Journal of Accounting and Management Vision

Journal of Accounting and Management Vision

Transition from traditional enterprise risk management to intelligent decision-based enterprise risk management: The role of artificial intelligence in risk aggregation and value creation

Document Type : Original Article

Authors
1 Assistant Professor of Accounting, Faculty of Management and Economics, Tarbiat Modares University, Tehran, Iran.
2 PhD Student of Accounting, Faculty of Management and Economics, Tarbiat Modares University, Tehran, Iran.
Abstract
The transformation of business environments, increased uncertainties, and risk complexities have challenged the efficiency of traditional Enterprise Risk Management (ERM) approaches. This research aims to explain the evolution of ERM from a control-oriented and reactive approach towards an integrated, intelligent, and decision-driven ERM. The research methodology is based on a structured review and meta-analysis of domestic and international theoretical and empirical literature.
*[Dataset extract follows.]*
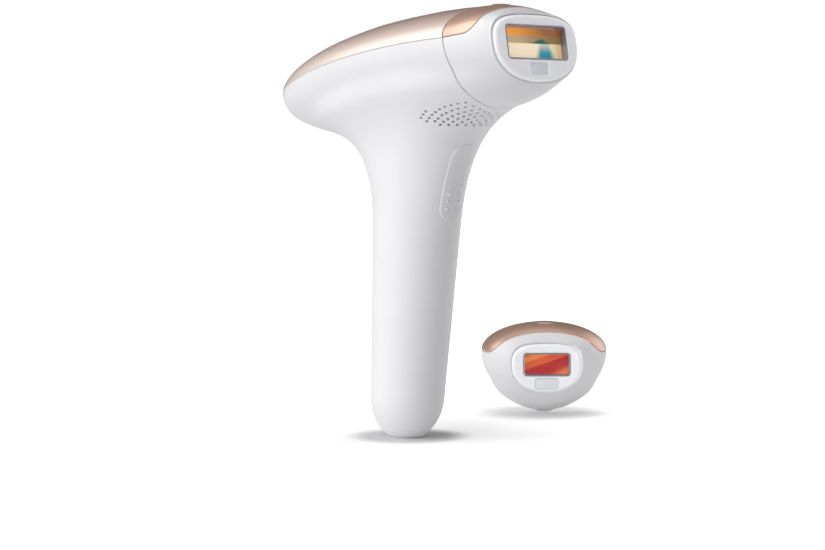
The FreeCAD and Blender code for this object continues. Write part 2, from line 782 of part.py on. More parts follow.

Key concepts such as risk aggregation, Monte Carlo simulation, and artificial intelligence have been examined as the main analytical axes. Findings indicate that the lack of effective risk aggregation mechanisms in standards like the COSO ERM framework is a primary obstacle to achieving decision-driven risk management. In this context, Monte Carlo simulation, as an efficient tool for quantifying and aggregating financial and non-financial risks, facilitates the transformation of ERM into a decision support system. Furthermore, the integration of artificial intelligence with risk aggregation and simulation processes enhances ERM into a forward-looking, adaptive, and value-creating system. The research results suggest that an intelligent, decision-driven ERM framework can play an effective role in improving risk governance, information transparency, and strategic decision-making in organizations, particularly within the context of the Iranian economy.